# What to do
Find the line that contains "List this object's" and print it and every line after it, exactly, please.
··· Recorded information
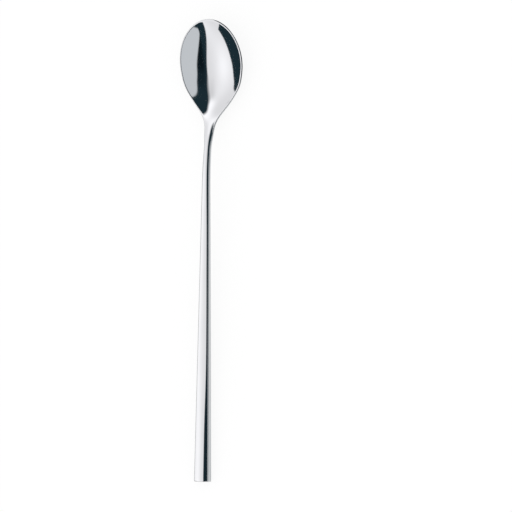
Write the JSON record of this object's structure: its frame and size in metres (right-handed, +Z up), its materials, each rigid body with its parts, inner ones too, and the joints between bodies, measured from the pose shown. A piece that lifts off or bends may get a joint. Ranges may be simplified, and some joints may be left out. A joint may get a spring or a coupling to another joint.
{
  "type": "iced tea spoon",
  "caption": "Long stainless steel spoon with a small oval bowl and a heavy bar handle that widens towards its flat end",
  "frame": {"origin": "on the table under the middle of the spoon, which lies bowl up", "axes": "+Z up, +Y along the spoon towards the tip of the bowl, +X across it to the right"},
  "size_m": [0.0316, 0.22, 0.0129],
  "materials": {
    "polished_steel": "polished"
  },
  "bodies": {
    "root": {"bowl": "polished_steel", "handle": "polished_steel"}
  },
  "joints": []
}
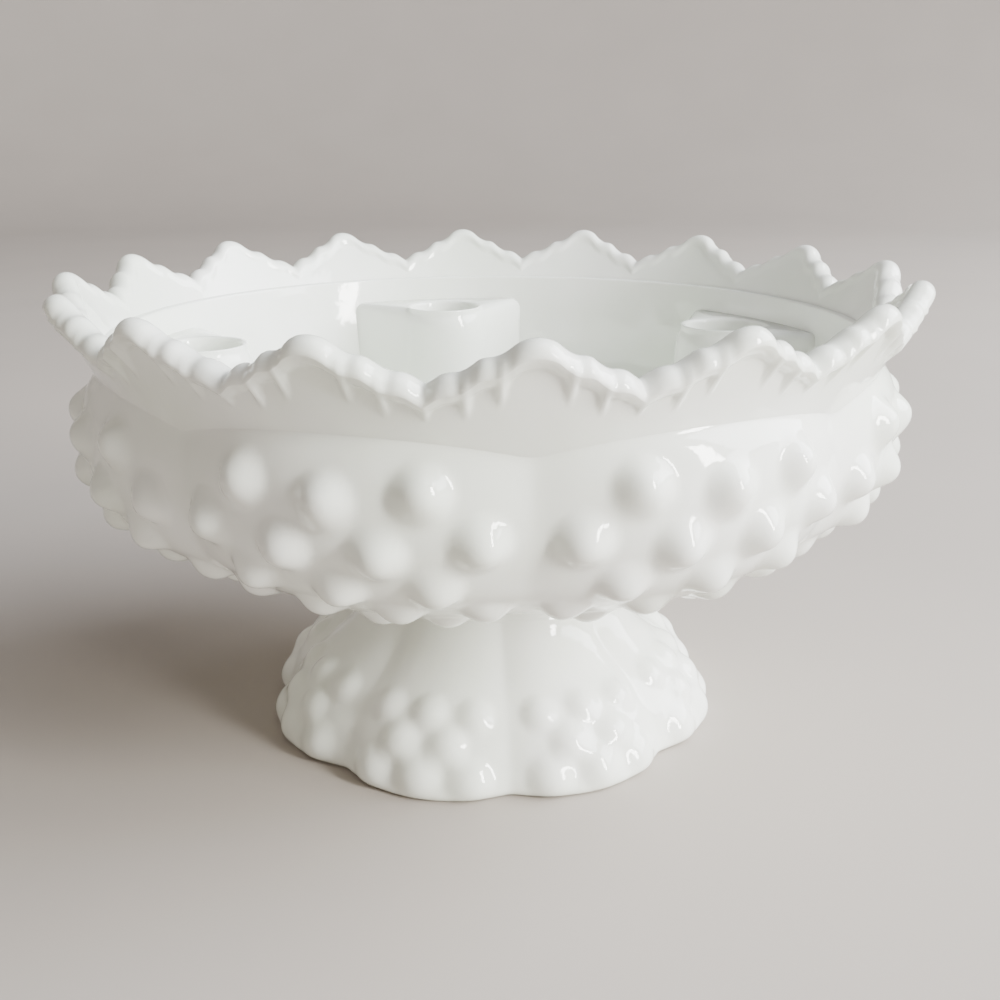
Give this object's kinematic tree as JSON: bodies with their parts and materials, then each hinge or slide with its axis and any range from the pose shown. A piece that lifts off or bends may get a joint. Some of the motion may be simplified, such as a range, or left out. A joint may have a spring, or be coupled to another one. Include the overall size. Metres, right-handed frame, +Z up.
{
  "type": "chip and dip server",
  "caption": "Footed serving bowl of white pressed glass with a hobnail basin, a scalloped flaring crown and candle cups round its inner wall, which leave the middle free for a dip bowl.",
  "frame": {"origin": "on the table, at the centre of the foot", "axes": "+Z up along the bowl's axis; a crease between two lobes faces -Y"},
  "size_m": [0.2032, 0.2032, 0.1151],
  "materials": {
    "milk_glass": "glossy opaque white pressed glass"
  },
  "bodies": {
    "root": {"basin": "milk_glass", "crown": "milk_glass", "neck": "milk_glass", "foot": "milk_glass", "candle_cup_1": "milk_glass", "candle_cup_2": "milk_glass", "candle_cup_3": "milk_glass", "candle_cup_4": "milk_glass", "candle_cup_5": "milk_glass"}
  },
  "joints": []
}
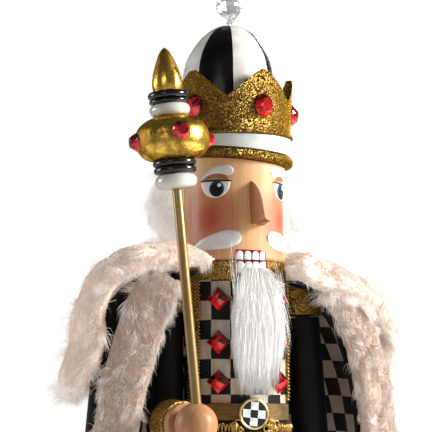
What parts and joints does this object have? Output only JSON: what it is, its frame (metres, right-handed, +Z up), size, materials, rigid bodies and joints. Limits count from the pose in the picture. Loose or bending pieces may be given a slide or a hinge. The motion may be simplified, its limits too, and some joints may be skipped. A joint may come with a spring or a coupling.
{
  "type": "nutcracker figure",
  "caption": "Turned wooden king nutcracker with crown, sceptre, fur-trimmed cape and a lever-worked jaw, standing on a stepped plinth.",
  "frame": {"origin": "centre of the plinth's underside", "axes": "+Z up; the figure faces -Y and its right hand is on the -X side"},
  "size_m": [0.288, 0.2354, 0.618],
  "materials": {
    "black_felt": "matt felt",
    "black_lacquer": "gloss black paint",
    "black_paint": "satin black paint",
    "gold_glitter": "fine gold glitter",
    "gold_leaf": "polished gold leaf",
    "gold_paint": "satin gold paint",
    "gold_braid": "metallic gold braid",
    "bronze_ribbon": "satin ribbon",
    "cream_paint": "satin cream paint",
    "white_paint": "gloss white paint",
    "check_paint": "hand-painted black and cream checks",
    "gore_paint": "gloss black and white gores",
    "check_enamel": "black and white enamel squares",
    "natural_wood": "clear satin lacquer",
    "bare_wood": "bare dowel",
    "polished_brass": "polished",
    "steel": "bright drawn",
    "red_stone": "faceted, foil-backed",
    "crystal": "cut and polished",
    "white_fur": "long straight faux fur",
    "cream_fur": "plush faux fur",
    "black_velvet": "velvet, check lining"
  },
  "bodies": {
    "figure": {"base_felt": "black_felt", "base_plinth": "black_lacquer", "base_step": "gold_glitter", "boot_foot_right": "black_lacquer", "boot_foot_left": "black_lacquer", "boot_shafts": "black_lacquer", "boot_cuffs": "gold_glitter", "legs": "cream_paint", "leg_dowels": "bare_wood", "coat_skirt": "check_paint", "skirt_braid": "gold_braid", "torso": "black_paint", "pivot_pin": "steel", "arm_dowels": "bare_wood", "vest": "check_paint", "vest_braids": "gold_braid", "vest_gems": "red_stone", "collar_band": "gold_glitter", "belt": "bronze_ribbon", "belt_braid": "gold_braid", "buckle": "check_enamel", "buckle_rim": "polished_brass", "epaulet_right": "gold_glitter", "epaulet_left": "gold_glitter", "upper_arm_right": "black_paint", "upper_arm_left": "black_paint", "forearm_right": "black_paint", "cuff_right": "gold_glitter", "cuff_left": "gold_glitter", "wrists": "natural_wood", "hand_right": "natural_wood", "hand_left": "natural_wood", "head": "natural_wood", "nose": "natural_wood", "hair": "white_fur", "crown_dowel": "bare_wood", "crown_rim": "gold_glitter", "crown_band": "white_paint", "crown_bead": "gold_glitter", "crown_wall": "gold_glitter", "crown_gems": "red_stone", "dome": "gore_paint", "finial_pin": "steel", "finial_crystal": "crystal", "cape": "black_velvet", "fur_trim_right": "cream_fur", "fur_trim_left": "cream_fur", "fur_collar": "cream_fur"},
    "jaw": {"jaw_lever": "black_paint"},
    "beard": {"beard": "white_fur"},
    "sceptre": {"sceptre_rod": "gold_paint", "sceptre_white_ring_low": "white_paint", "sceptre_black_rings_low": "black_lacquer", "sceptre_orb": "gold_leaf", "sceptre_gems": "red_stone", "sceptre_white_ring_high": "white_paint", "sceptre_black_ring_high": "black_lacquer", "sceptre_tip": "gold_leaf"}
  },
  "joints": [
    {"name": "jaw_hinge", "type": "hinge", "parent": "figure", "child": "jaw", "pos_m": [0, -0.004, 0.36], "axis": [1, 0, 0], "range_deg": [0, 18]},
    {"name": "beard_hang", "type": "hinge", "parent": "jaw", "child": "beard", "pos_m": [0, -0.043, 0.386], "axis": [1, 0, 0], "range_deg": [-18, 0]},
    {"name": "sceptre_pull", "type": "slide", "parent": "figure", "child": "sceptre", "axis": [-0.0976, 0, 0.9952], "range_m": [0, 0.04]}
  ],
  "couplings": [
    {"joint": "beard_hang", "follows": "jaw_hinge", "ratio": -1}
  ]
}
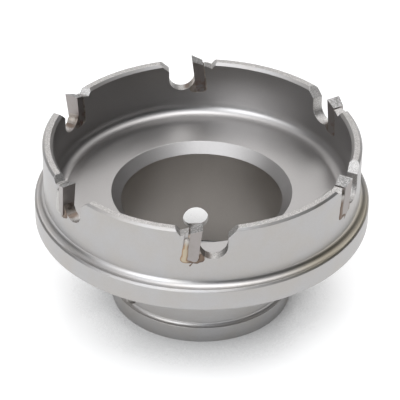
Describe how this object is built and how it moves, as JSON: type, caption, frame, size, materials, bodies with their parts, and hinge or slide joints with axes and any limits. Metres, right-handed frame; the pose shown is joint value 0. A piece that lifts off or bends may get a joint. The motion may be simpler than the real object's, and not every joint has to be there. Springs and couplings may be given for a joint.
{
  "type": "hole saw",
  "caption": "Carbide-tipped hole saw cup with a turned steel barrel, a depth-stop flange and an open hub that locks onto a quick-change arbor.",
  "frame": {"origin": "centre of the hub's end face, on the saw's axis", "axes": "+Z along the saw's axis towards the teeth; +Y through a locking hole and the first tooth's point"},
  "size_m": [0.062, 0.062, 0.0339],
  "materials": {
    "steel": "turned steel, fine satin blasted",
    "carbide": "ground tungsten carbide",
    "braze": "bronze braze, darkened by heat"
  },
  "bodies": {
    "root": {"saw_body": "steel", "carbide_tip_1": "carbide", "carbide_tip_2": "carbide", "carbide_tip_3": "carbide", "carbide_tip_4": "carbide", "carbide_tip_5": "carbide", "carbide_tip_6": "carbide", "braze_joint_1": "braze", "braze_joint_2": "braze", "braze_joint_3": "braze", "braze_joint_4": "braze", "braze_joint_5": "braze", "braze_joint_6": "braze"}
  },
  "joints": []
}
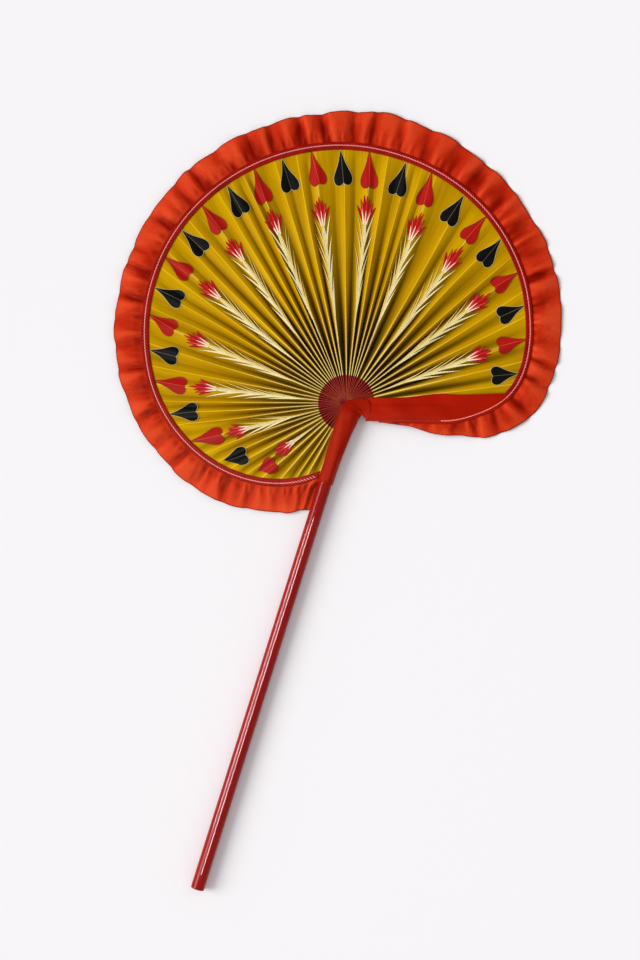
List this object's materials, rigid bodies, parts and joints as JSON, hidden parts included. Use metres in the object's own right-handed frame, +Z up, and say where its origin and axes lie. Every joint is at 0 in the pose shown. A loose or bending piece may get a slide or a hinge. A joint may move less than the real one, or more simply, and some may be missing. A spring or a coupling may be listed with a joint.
{
  "type": "palm leaf fan",
  "caption": "Large hand fan: a pleated, painted palm leaf lashed to a lacquered stick, with a taped and stitched rim and a gathered cloth ruffle.",
  "frame": {"origin": "middle of the base, on the surface that the fan lies on", "axes": "+Y along the handle from its butt to the leaf, +X to the right, +Z up out of the leaf's front"},
  "size_m": [0.5512, 0.9932, 0.0204],
  "materials": {
    "lacquered_stick": "dark red gloss lacquer",
    "painted_leaf": "dried palm leaf, painted yellow, satin",
    "lashing_thread": "waxed thread",
    "sleeve_cloth": "red satin cloth",
    "split_cane": "bare split cane",
    "rim_tape": "dark red woven tape",
    "stitching_thread": "pale pink thread",
    "ruffle_cloth": "red satin cloth"
  },
  "bodies": {
    "root": {"handle_rod": "lacquered_stick", "leaf_blade": "painted_leaf", "leaf_lashing_1": "lashing_thread", "leaf_lashing_2": "lashing_thread", "leaf_lashing_3": "lashing_thread", "leaf_lashing_4": "lashing_thread", "neck_sleeve": "sleeve_cloth", "band_rib": "split_cane", "band_facing_front": "sleeve_cloth", "band_facing_back": "sleeve_cloth", "rim_tape_front": "rim_tape", "rim_tape_back": "rim_tape", "rim_stitching_front": "stitching_thread", "rim_stitching_back": "stitching_thread", "ruffle": "ruffle_cloth"}
  },
  "joints": []
}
······
# Exercise answer
List this object's materials, rigid bodies, parts and joints as JSON, hidden parts included. Use metres in the object's own right-handed frame, +Z up, and say where its origin and axes lie. Every joint is at 0 in the pose shown. A loose or bending piece may get a slide or a hinge. A joint may move less than the real one, or more simply, and some may be missing. A spring or a coupling may be listed with a joint.
{
  "type": "palm leaf fan",
  "caption": "Large hand fan: a pleated, painted palm leaf lashed to a lacquered stick, with a taped and stitched rim and a gathered cloth ruffle.",
  "frame": {"origin": "middle of the base, on the surface that the fan lies on", "axes": "+Y along the handle from its butt to the leaf, +X to the right, +Z up out of the leaf's front"},
  "size_m": [0.5512, 0.9932, 0.0204],
  "materials": {
    "lacquered_stick": "dark red gloss lacquer",
    "painted_leaf": "dried palm leaf, painted yellow, satin",
    "lashing_thread": "waxed thread",
    "sleeve_cloth": "red satin cloth",
    "split_cane": "bare split cane",
    "rim_tape": "dark red woven tape",
    "stitching_thread": "pale pink thread",
    "ruffle_cloth": "red satin cloth"
  },
  "bodies": {
    "root": {"handle_rod": "lacquered_stick", "leaf_blade": "painted_leaf", "leaf_lashing_1": "lashing_thread", "leaf_lashing_2": "lashing_thread", "leaf_lashing_3": "lashing_thread", "leaf_lashing_4": "lashing_thread", "neck_sleeve": "sleeve_cloth", "band_rib": "split_cane", "band_facing_front": "sleeve_cloth", "band_facing_back": "sleeve_cloth", "rim_tape_front": "rim_tape", "rim_tape_back": "rim_tape", "rim_stitching_front": "stitching_thread", "rim_stitching_back": "stitching_thread", "ruffle": "ruffle_cloth"}
  },
  "joints": []
}